Judicial Scrutiny of Deal Protection Measures

This post is from Steven M. Haas of Hunton & Williams LLP. This post is part of the Delaware law series, which is cosponsored by the Forum and Corporation Service Company; links to other posts in the series are available here.

One consequence of the M&A boom that charged into the first half of 2007 before sputtering out this summer is that it put the validity of deal-protection measures back in the spotlight.  I co-authored a piece with Travis Laster in last month’s M&A Lawyer entitled Judicial Scrutiny of Deal Protection Measures that discusses several recent Delaware decisions focusing, in particular, on termination fees.

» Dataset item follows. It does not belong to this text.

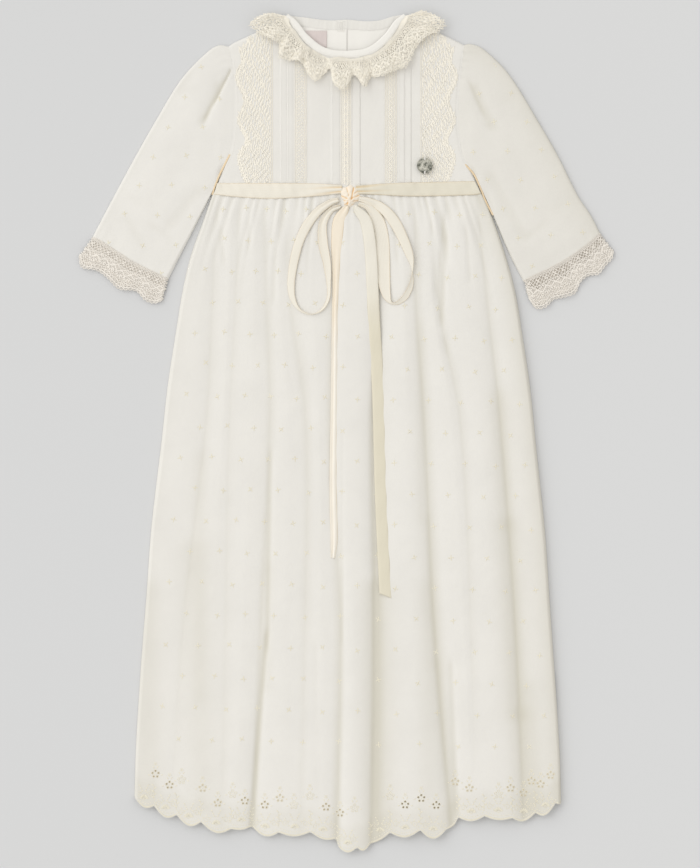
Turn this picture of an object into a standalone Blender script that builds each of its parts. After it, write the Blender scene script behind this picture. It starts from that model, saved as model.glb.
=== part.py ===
"""Christening gown laid flat: back panels on the surface, front panels, lace and ribbon on them.

Every table is in millimetres. x runs to the picture's right from the centre front, drop runs from
the gown's top edge down to the hem, and heights run up from the surface that the gown lies on.
"""
import math
from collections import namedtuple

import bmesh
import bpy
from mathutils import Vector
from mathutils.bvhtree import BVHTree

MM = 0.001
GOWN_LENGTH = 840.0
SEAM_GAP = 0.3
SIDE_SEAM_GAP = 0.7
NECK_GAP = 0.5

CLOTH_WALL = 1.2
FOLD_WALL = 1.2
LACE_WALL = 1.0
RIBBON_WALL = 1.0
BINDING_WALL = 2.2
LABEL_WALL = 0.6

# Heights of the layers, each on the one below it
ABOVE_ALL = 100.0
BACK_TOP = CLOTH_WALL
FRONT_LOW = BACK_TOP + SEAM_GAP + CLOTH_WALL
BODICE_TOP = 4.2
SLEEVE_TOP = 4.2
EDGE_HEIGHT = 0.75
EDGE_ROLL = 5.0
BACK_INSET = 3.6
BACK_HEM_INSET = 2.0
BACK_SHOULDER_INSET = 4.4
SLEEVE_INSET = 5.8
UNDERARM_INSET = 4.2

WAIST_DROP = 178.6
WAIST_HALF_GAP = 0.15

RIBBON_WIDTH = 12.0
TUCK_RISE = 0.9
TUCK_STEP = 0.6
MEDAL_DIAMETER = 15.5
MEDAL_THICKNESS = 1.6
MEDAL_HOLE = 1.6
MEDAL_HOLE_INSET = 2.2
KNOT_ROUNDING = 2.6

Level = namedtuple("Level", "drop left right")
SKIRT_SIDES = (
    Level(178.0, -132.5, 134.0),
    Level(209.5, -142.3, 146.2),
    Level(250.5, -155.7, 159.4),
    Level(290.5, -164.2, 169.2),
    Level(331.5, -170.3, 175.4),
    Level(392.5, -178.8, 183.7),
    Level(454.5, -185.1, 189.5),
    Level(544.5, -194.9, 198.3),
    Level(621.5, -200.1, 203.1),
    Level(698.5, -205.6, 208.0),
    Level(784.5, -210.5, 213.1),
    Level(840.0, -212.0, 214.5),
)
BODICE_SIDES = (
    Level(35.0, -117.5, 117.0),
    Level(58.5, -112.9, 114.6),
    Level(78.5, -111.2, 112.4),
    Level(98.5, -110.5, 110.6),
    Level(115.5, -111.5, 110.9),
    Level(138.5, -114.9, 114.2),
    Level(151.5, -119.5, 119.2),
    Level(163.5, -125.6, 126.2),
    Level(178.6, -132.5, 134.6),
)

# The bottom edge: where each scallop begins, and how far it bellies down before the next
Scallop = namedtuple("Scallop", "x drop belly")
HEM = (
    Scallop(-212.0, 784.5, 6.0),
    Scallop(-192.0, 793.5, 7.0),
    Scallop(-169.5, 802.5, 7.5),
    Scallop(-145.1, 809.5, 7.5),
    Scallop(-115.0, 816.5, 2.0),
    Scallop(-94.5, 814.5, 6.7),
    Scallop(-67.5, 820.0, 4.3),
    Scallop(-35.8, 819.5, 4.0),
    Scallop(-10.6, 826.5, 0.0),
    Scallop(-8.0, 835.0, 5.0),
    Scallop(10.5, 835.0, 5.0),
    Scallop(24.0, 831.5, 2.0),
    Scallop(43.5, 820.1, 6.0),
    Scallop(73.5, 817.5, 9.0),
    Scallop(99.9, 816.9, 1.0),
    Scallop(108.5, 811.9, 0.0),
    Scallop(111.5, 805.0, 4.5),
    Scallop(137.5, 803.5, 3.0),
    Scallop(165.3, 805.5, 6.0),
    Scallop(188.5, 800.5, 7.0),
    Scallop(208.5, 790.5, 1.0),
    Scallop(216.0, 791.0, 0.0),
)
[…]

The Caremark decision, for example, balked at the notion that a 3% termination fee was reasonable per se, while subsequent decisions–namely Netsmart, Topps, and Lear–upheld the validity of significantly higher termination fees.  (Editor’s Note: Our contributors give further background and analysis on Netsmart and Topps in posts here and here; analysis of Caremark is available here and here.)

The lesson for directors remains that the context of the deal always matters, and our article describes many of the typical justifications for deal protections that should be considered by boards and their counsel. We also build on recent court commentary on the issue of “equity value” versus “enterprise value” in reviewing termination fees under Unocal.